▶ **WHAT THE TASK ASKS**
Quote the material below exactly as written, from the first line to the line that holds "in range(1, 7)])", endpoints included.

|---|

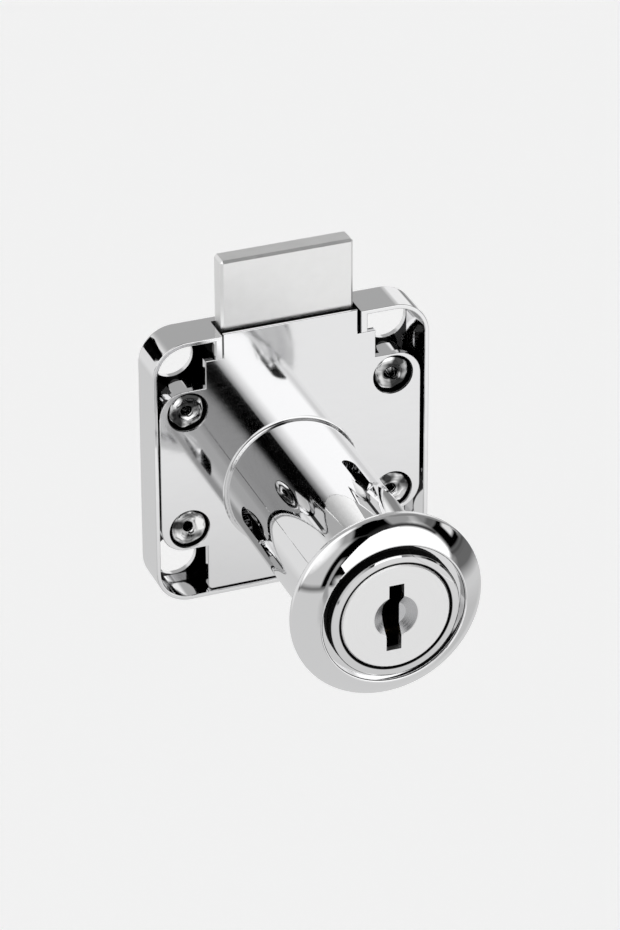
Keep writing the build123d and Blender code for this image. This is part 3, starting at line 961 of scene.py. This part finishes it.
print("the coils are wound from", wire.name)

# %% Springs of the wafers
WIRE_RADIUS = 0.12 * MM
WAFER_TURNS = 8.0
wafer_low, wafer_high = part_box("wafer_spring_1")
next_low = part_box("wafer_spring_2")[0]
wafer_coil = coil_in(wafer_low, wafer_high, WIRE_RADIUS)
pitch = Vector((0, next_low.y - wafer_low.y, 0))
wafer_coils = grow(
    "wafer_coils", coil_tree, {**wafer_coil, "Turns": WAFER_TURNS, "Count": 6, "Step": pitch}
)
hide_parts(*[f"wafer_spring_{number}" for number in range(1, 7)])
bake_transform(wafer_coils)
print("wafer springs are", round(pitch.y / MM, 2), "mm apart")

# %% Spring of the retaining wafer
STRONG_WIRE_RADIUS = 0.18 * MM
STRONG_TURNS = 5.0
low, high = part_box("retainer_spring")
strong_coil = coil_in(low, high, STRONG_WIRE_RADIUS)
retainer_coil = grow(
    "retainer_coil", coil_tree, {**strong_coil, "Turns": STRONG_TURNS, "Count": 1}
)
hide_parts("retainer_spring")
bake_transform(retainer_coil)
print("the strong coil is", round(strong_coil["Height"] / MM, 2), "mm high")

# %% [markdown]
# The cover is held by four hollow posts of the tray, whose ends are spun over in the seats.
# Spinning squeezes the soft zinc outwards into an uneven bead, with lumps and folds that catch the
# light. The solids have a plain round head there. The bead could be sculpted by hand, four times
# over. Here it is a ring that is repeated in the four seats, and a noise then pushes its surface in
# and out. The noise is read at each point's own place, so no two heads are alike.

# %% Inputs of the bead tree
BEAD_INPUTS = {
    "Ring radius": "Float",
    "Bead radius": "Float",
    "Flatness": "Float",
    "Lumps per metre": "Float",
    "Lump height": "Float",
    "Spacing X": "Float",
    "Spacing Z": "Float",
    "Middle": "Vector",
    "Seed": "Int",
    "Finish": "Material",
}
bead_tree, given = new_tree("spun_beads", BEAD_INPUTS)
print("the beads have", len(BEAD_INPUTS), "inputs")

# %% One plain bead
POINTS_ROUND_THE_RING = 96
POINTS_ROUND_THE_BEAD = 32
UPRIGHT = (math.pi / 2, 0, 0)
ring = step(
    bead_tree,
    "GeometryNodeCurvePrimitiveCircle",
    Resolution=POINTS_ROUND_THE_RING,
    Radius=given["Ring radius"],
)
section = step(
    bead_tree,
    "GeometryNodeCurvePrimitiveCircle",
    Resolution=POINTS_ROUND_THE_BEAD,
    Radius=given["Bead radius"],
)
bead = step(bead_tree, "GeometryNodeCurveToMesh", Curve=ring, Profile_Curve=section)
squeeze = step(bead_tree, "ShaderNodeCombineXYZ", X=1.0, Y=1.0, Z=given["Flatness"])
flat_bead = step(bead_tree, "GeometryNodeTransform", Geometry=bead, Scale=squeeze)
print("one bead has", POINTS_ROUND_THE_RING * POINTS_ROUND_THE_BEAD, "faces")

# %% Four beads in their seats
seats = step(
    bead_tree,
    "GeometryNodeMeshGrid",
    Size_X=given["Spacing X"],
    Size_Y=given["Spacing Z"],
    Vertices_X=2,
    Vertices_Y=2,
)
seats_upright = step(
    bead_tree,
    "GeometryNodeTransform",
    Geometry=seats,
    Translation=given["Middle"],
    Rotation=UPRIGHT,
)
heads = step(
    bead_tree,
    "GeometryNodeInstanceOnPoints",
    Points=seats_upright,
    Instance=flat_bead,
    Rotation=UPRIGHT,
)
real = step(bead_tree, "GeometryNodeRealizeInstances", Geometry=heads)
print("the seats are", round(2 * POST_X / MM, 1), "by", round(2 * POST_Z / MM, 1), "mm apart")

# %% Lumps on the beads
lumps = step(
    bead_tree,
    "ShaderNodeTexNoise",
    noise_dimensions="4D",
    Vector=step(bead_tree, "GeometryNodeInputPosition"),
    W=given["Seed"],
    Scale=given["Lumps per metre"],
    Detail=1.2,
)
NOISE_MIDDLE = 0.5
centred = maths(bead_tree, "SUBTRACT", lumps, NOISE_MIDDLE)
push = maths(bead_tree, "MULTIPLY", centred, given["Lump height"])
outwards = vector_maths(
    bead_tree, "SCALE", step(bead_tree, "GeometryNodeInputNormal"), push
)
lumpy = step(bead_tree, "GeometryNodeSetPosition", Geometry=real, Offset=outwards)
close_tree(bead_tree, lumpy, given["Finish"])

# %% The spun heads
HEAD_Y = 1.35 * MM
spun_heads = grow(
    "spun_heads",
    bead_tree,
    {
        "Ring radius": 1.72 * MM,
        "Bead radius": 0.95 * MM,
        "Flatness": 0.6,
        "Lumps per metre": 380.0,
        "Lump height": 1.0 * MM,
        "Spacing X": 2 * POST_X,
        "Spacing Z": 2 * POST_Z,
        "Middle": Vector((0, HEAD_Y, TRAY_CENTRE_Z)),
        "Seed": 3,
        "Finish": tray,
    },
)
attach(spun_heads, "lock_case")

# %% [markdown]
# The floor is a wide sheet of pale paper, well below the lock. Lit by the studio alone it would
# come out mid grey. It gets a little light of its own, so it is as pale as the background, and the
# shadow on it still shows. The chrome doesn't mirror the floor, because the cards are hung where
# its image would be.

# %% Sheet of the floor
FLOOR = -200 * MM
REACH = 6.0
CORNERS = ((-REACH, -REACH), (REACH, -REACH), (REACH, REACH), (-REACH, REACH))
sheet = bpy.data.meshes.new("floor")
sheet.from_pydata([(x, y, FLOOR) for x, y in CORNERS], [], [(0, 1, 2, 3)])
floor = bpy.data.objects.new("floor", sheet)
bpy.context.scene.collection.objects.link(floor)
floor.visible_glossy = False
print("the floor is", round(-FLOOR / MM), "mm below the barrel")

# %% Paper of the floor
PAPER_TONE = grey(0.88)
PAPER_GLOW = 0.37
FIBRE_DEPTH = 0.05 * MM
paper, tree, shader, place = new_finish("paper", PAPER_TONE, 0.9, metallic=0.0)
seen = rays_of(tree, "Camera", "Transmission", "Glossy")
shader.inputs["Emission Color"].default_value = (1, 1, 1, 1)
tree.links.new(maths(tree, "MULTIPLY", seen, PAPER_GLOW), shader.inputs["Emission Strength"])
fibres = noise(tree, place, 900, detail=3.0)
relief(tree, shader, fibres, FIBRE_DEPTH, strength=0.2)
sheet.materials.append(paper)
print("paper glows at", PAPER_GLOW)

# %% [markdown]
# Last comes the plain colour transform, which shows each tone as it was set.

# %% Look
bpy.context.scene.view_settings.view_transform = "Standard"
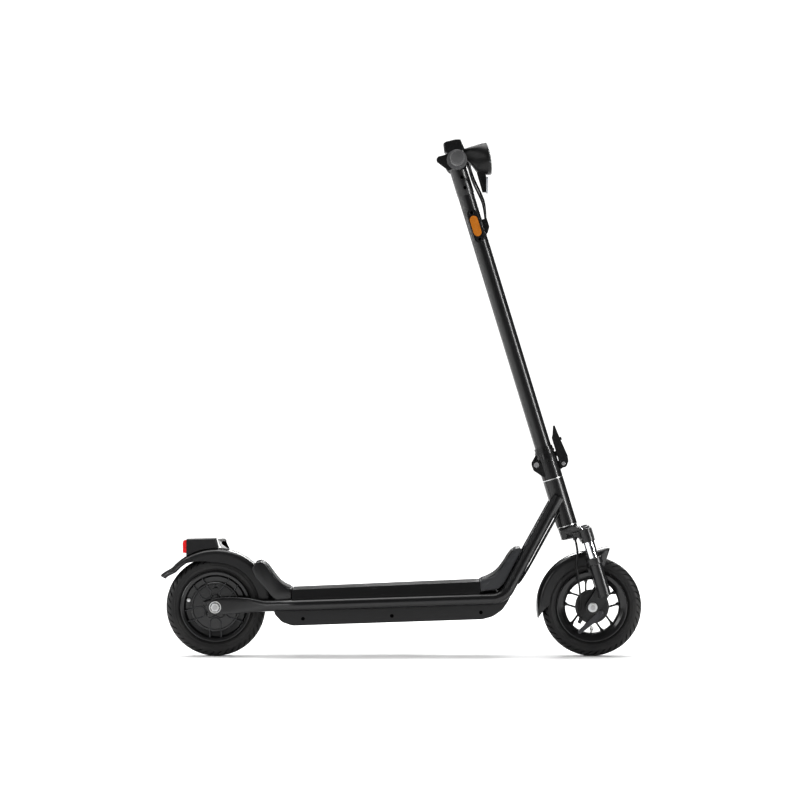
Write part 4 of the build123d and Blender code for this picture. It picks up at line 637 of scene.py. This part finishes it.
# ---------------------------------------------------------------- fenders
def fender(axle, angles, top, skirt, half, wall=2.5):
    """Fender channel: a crowned top that drops 2 mm to rounded shoulders, then flat skirts.
    Nothing reaches below the skirt radius. Top and skirt radii and the half width change with
    the angle; the inside follows the outside at the wall thickness."""
    deep, fall, foot_radius = 13.5, 2.0, 100.0
    shoulder = np.radians(np.linspace(0, 90, 9))
    crown = np.linspace(1, 0, 8)
    away = np.concatenate([[1, 1, 1, 1], 1 - 0.36 * (1 - np.cos(shoulder)), 0.64 * crown[1:]])
    drop = np.concatenate([[0, 0, 0, 0], deep - (deep - fall) * np.sin(shoulder), fall * crown[1:] ** 2])
    foot = np.concatenate([[1, 0.6, 0.3, 0.06], 0 * shoulder, 0 * crown[1:]])
    away = np.concatenate([-away, away[-2::-1]])
    drop, foot = np.concatenate([drop, drop[-2::-1]]), np.concatenate([foot, foot[-2::-1]])
    top, skirt, half = (np.asarray(v, float)[:, None] for v in (top, skirt, half))
    outside_r = (top - np.where(foot > 0, deep, drop)) * (1 - foot) + foot_radius * foot
    inside_r = np.where(foot > 0, outside_r, outside_r - wall)
    outside_r, inside_r = np.maximum(outside_r, skirt), np.maximum(inside_r, skirt)
    outside_y, inside_y = half * away, (half - wall) * away
    ring_r = np.concatenate([outside_r, inside_r[:, ::-1]], 1)
    ring_y = np.concatenate([outside_y, inside_y[:, ::-1]], 1)
    angle = np.radians(angles)[:, None]
    return shell(polar(axle, ring_r, ring_y, angle))


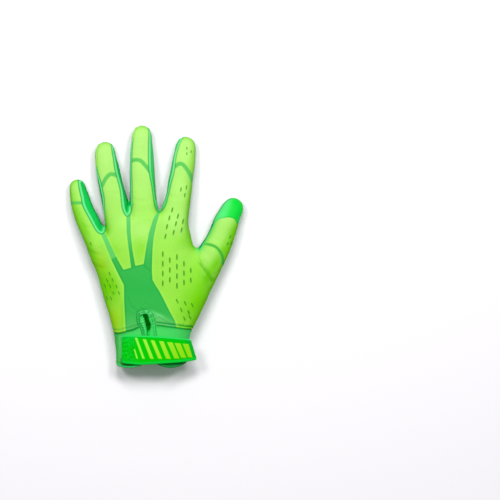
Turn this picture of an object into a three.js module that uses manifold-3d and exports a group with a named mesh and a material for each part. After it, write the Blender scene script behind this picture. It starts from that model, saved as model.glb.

|---|

▶ **PROBLEM SOLUTION**
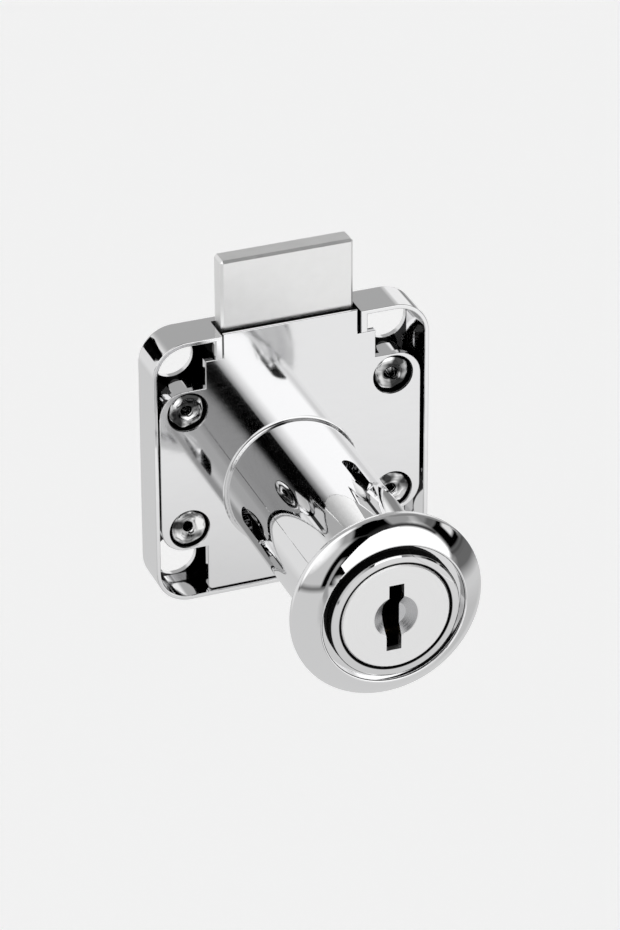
Keep writing the build123d and Blender code for this image. This is part 3, starting at line 961 of scene.py. This part finishes it.
print("the coils are wound from", wire.name)

# %% Springs of the wafers
WIRE_RADIUS = 0.12 * MM
WAFER_TURNS = 8.0
wafer_low, wafer_high = part_box("wafer_spring_1")
next_low = part_box("wafer_spring_2")[0]
wafer_coil = coil_in(wafer_low, wafer_high, WIRE_RADIUS)
pitch = Vector((0, next_low.y - wafer_low.y, 0))
wafer_coils = grow(
    "wafer_coils", coil_tree, {**wafer_coil, "Turns": WAFER_TURNS, "Count": 6, "Step": pitch}
)
hide_parts(*[f"wafer_spring_{number}" for number in range(1, 7)])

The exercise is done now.